As I stood with my feet in the water facing out towards the lake, it was really hard to take in the actual distance ahead, as I have never swum that far before in one fell swoop. My fellow Brits - one silver-medallist Olympic swimmer, a Channel swimmer and a fitness blogger - and those from all the other countries headed off at the blast of the whistle en route for the first buoy. Anna was soon at my side (true to form, Anna's kayak was loaded up with chocolate, mainly in the form of peanut M&Ms and Snickers bars, homemade flapjacks, pretzels and jelly babies), and we quickly found a good rhythm. Stefano, the race organiser, had supplied us with a very small, laminated version of a map of the lake with the race buoys, but, unfortunately, none of the buoys corresponded with the map given - not to mention that the buoys were, in fact, half the size of a small Italian.
Lake d'Orta, the smaller sister to Lake Maggiore, has to be one of the most beautiful places I have ever swum. I passed tumbling waterfalls, a little stone folly and extraordinary, palatial terracotta and marble houses with equally enormous old stone boathouses attached, and beautiful landscaped gardens.
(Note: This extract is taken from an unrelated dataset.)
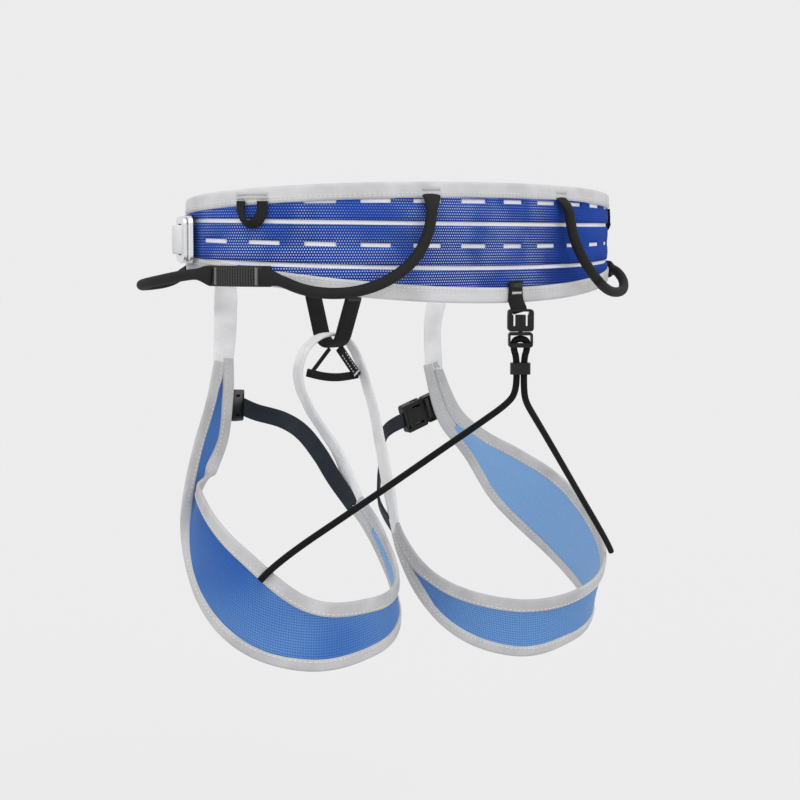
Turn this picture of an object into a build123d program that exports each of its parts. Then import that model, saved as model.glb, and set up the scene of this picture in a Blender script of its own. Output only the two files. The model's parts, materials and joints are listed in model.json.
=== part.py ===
"""Lightweight climbing harness: mesh waist belt, two leg loops, belay loop, gear loops and rear riser.

Frame: millimetres, +Z up. The origin is the middle of the waist, at half the belt's height.
The wearer faces -Y, so -Y is the front, +Y the back, +X the wearer's left.
"""
from build123d import *
from math import cos, degrees, pi, radians, sin, tan
import os

# ---- driving dimensions -------------------------------------------------------------------
WAIST_X, WAIST_Y = 175.5, 101.3        # outside half-widths of the belt: a 0.88 m waist
BELT_THICK = 3.0
LINER_THICK = 1.2
BINDING_STAND = 0.9                    # how far the folded binding stands proud of the mesh
BINDING_TALL = 10.5
BELT_FRONT_Y = -44.0                   # the padded belt ends here, the webbing goes on
BELT_TOP = ((-44, 24.7), (20, 30.15), (101, 37.0))       # (y, z) along the top edge
BELT_BOTTOM = ((-44, -20.5), (20, -25.0), (101, -41.5))  # (y, z) along the bottom edge
UPPER_SLIT = ((-44, 12.5), (20, 11.6), (101, 10.0))      # (y, z) along the two long slits
LOWER_SLIT = ((-44, -12.5), (20, -14.0), (101, -18.4))
UPPER_SLIT_FROM, LOWER_SLIT_FROM = -32.0, 42.0           # y where each one starts
MIDDLE_DASHES = ((-44, 0.5), (20, -1.0), (101, -4.3))    # (y, z) along the two broken slits
TOP_DASHES = ((-44, 21.0), (20, 22.3), (101, 24.5))
MIDDLE_DASH_COUNT, TOP_DASH_COUNT = 7, 3                 # to each side of the back
SLIT_TALL = 2.6
DASH_LENGTH, DASH_PITCH, DASH_RADIUS = 20.0, 35.0, 140.0

STRAP_TALL = 19.0                      # waist webbing
STRAP_THICK = 2.0
GAP = 0.4                              # daylight between soft parts that lie together
END_GAP = 3.4                          # and where two straps meet end to end at an angle

THIGH_X, THIGH_Y = 91.0, -9.0          # middle of each thigh
THIGH_A, THIGH_B = 77.0, 81.0          # half-widths of each thigh
EDGE_WIDE = 8.0                        # folded binding along the leg bands
PANEL_THICK = 1.8
EDGE_THICK = 3.0

# A leg band's two edges, from the outer front, round the back, to the crotch:
# (angle from the thigh's front, distance as a share of the thigh, height)
BAND_TOP = {
    "left": ((4, .95, -84), (6, .92, -112), (13, .90, -146), (35, .88, -164), (70, .91, -167),
             (110, .95, -194), (145, .95, -225), (180, .87, -231), (215, .82, -230),
             (255, .83, -214), (286, .95, -188)),
    "right": ((9, .93, -98), (24, .93, -138), (42, .95, -158), (62, .98, -172), (88, 1.02, -191),
              (115, 1.06, -218), (145, 1.08, -242), (180, 1.05, -254), (215, 1.03, -256),
              (255, 1.04, -243), (286, 1.03, -213)),
}
BAND_BOTTOM = {
    "left": ((17, .97, -88), (24, .98, -116), (36, 1.01, -146), (55, 1.03, -187), (80, 1.03, -229),
             (112, 1.04, -259), (145, 1.0, -271), (180, .91, -269), (215, .84, -264),
             (252, .86, -249), (297, .97, -196)),
    "right": ((-3, .95, -102), (8, .95, -146), (28, .95, -180), (48, .95, -220), (78, .97, -254),
              (112, .96, -279), (145, .95, -287), (180, .98, -294), (215, 1.01, -298),
              (252, 1.03, -279), (298, 1.02, -222)),
}
BAND_STEPS = 30                        # straight spans along a band
PANEL_FIRST, PANEL_LAST = 4, 29        # the mesh panel ends before the bindings meet

SIDES = {"left": 1, "right": -1}
NODES = {}


# ---- helpers ------------------------------------------------------------------------------
def keep(name, *solids):
    """Give one separate piece, or one group of like pieces, its own node."""
    NODES[name] = Compound(children=list(solids)) if len(solids) > 1 else solids[0]


def waist_point(angle, out=0.0, z=0.0):
    """Point on the waist line, angle in degrees from the back towards the wearer's left."""
    a = radians(angle)
    return Vector((WAIST_X + out) * sin(a), (WAIST_Y + out) * cos(a), z)


def waist_normal(angle):
    a = radians(angle)
    return Vector(sin(a) / WAIST_X, cos(a) / WAIST_Y, 0).normalized()


def waist_plane(angle, out=0.0, z=0.0):
    """Plane on the belt: its x runs along the belt, its y is up and its z points outwards."""
    normal = waist_normal(angle)
    return Plane(origin=waist_point(angle, out, z), x_dir=Vector(0, 0, 1).cross(normal), z_dir=normal)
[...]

Halfway down the lake, there was a tiny island with a medieval village, a stunning marker for all the swimmers. The water was a bathtub 25 degrees C and 150 metres deep in parts of the middle of the lake. In colour, it was an Aegean blue, crystal clear and soft as spring water.
Anna and I reached the end of the lake at the town of Omegna in four and a half hours to be met by my husband on a paddleboard, who gave me loads of encouragement to turn the corner and head back toward Gozzano at the foot of the lake. As I started the return journey, my children also paddled out to present Anna with supplies of Jaffa cakes and encouragement.
The swim back towards the island was one of the hardest - a long, hard slog of slightly choppy water, where it felt like I wasn't going anywhere. I had asked many of my friends previously if they would write a small note of encouragement Anna could read out at my feed stops. In the later stages of my swim, these really kept me going. On rounding the island and heading to the three last buoys, I began to feel really nauseated, but, because I was racing under race rules, I was not allowed to hold onto the support kayak. At the second-to-last buoy , I actually felt so sick Anna asked if I wanted to carry on, to which I replied "of course", to which she replied "well, there's only one way out of this lake, and it's that way", pointing towards the finish. She also pulled out a final message of support at that point, which happened to be from my coach Ralph Watson, the Honiton Stingrays swimming coach, who wrote: "You only know how strong you are when being strong is the only option."
Swimming the last 5km was one of the hardest mental and physical experiences I've ever endured (barring childbirth!), but I walked over the finish line in a whopping nine hours, two minutes and 54 seconds to be greeted by my children and a round of applause from the swimmers who had already finished. Not only did I win a medal for finishing first in my category - woman over 40 in a wetsuit - I achieved something only a handful of people would ever contemplate doing.
I had an amazing entourage of family support: Mark, who drove me on a round trip of 2,000 miles because I hate flying; the children, who wrote such lovely messages I was nearly reduced to tears; my parents, who dropped off a bottle of champagne three weeks earlier, having full faith we would be celebrating a victorious finish; and to great friends, who came with me on my journey, both in body (Anna) and spirit.
It really is one thing reading about swimming and another thing getting up and heading off to do these crazy things. My next copy of 'Outdoor Swimming Magazine' is out shortly - who knows where next!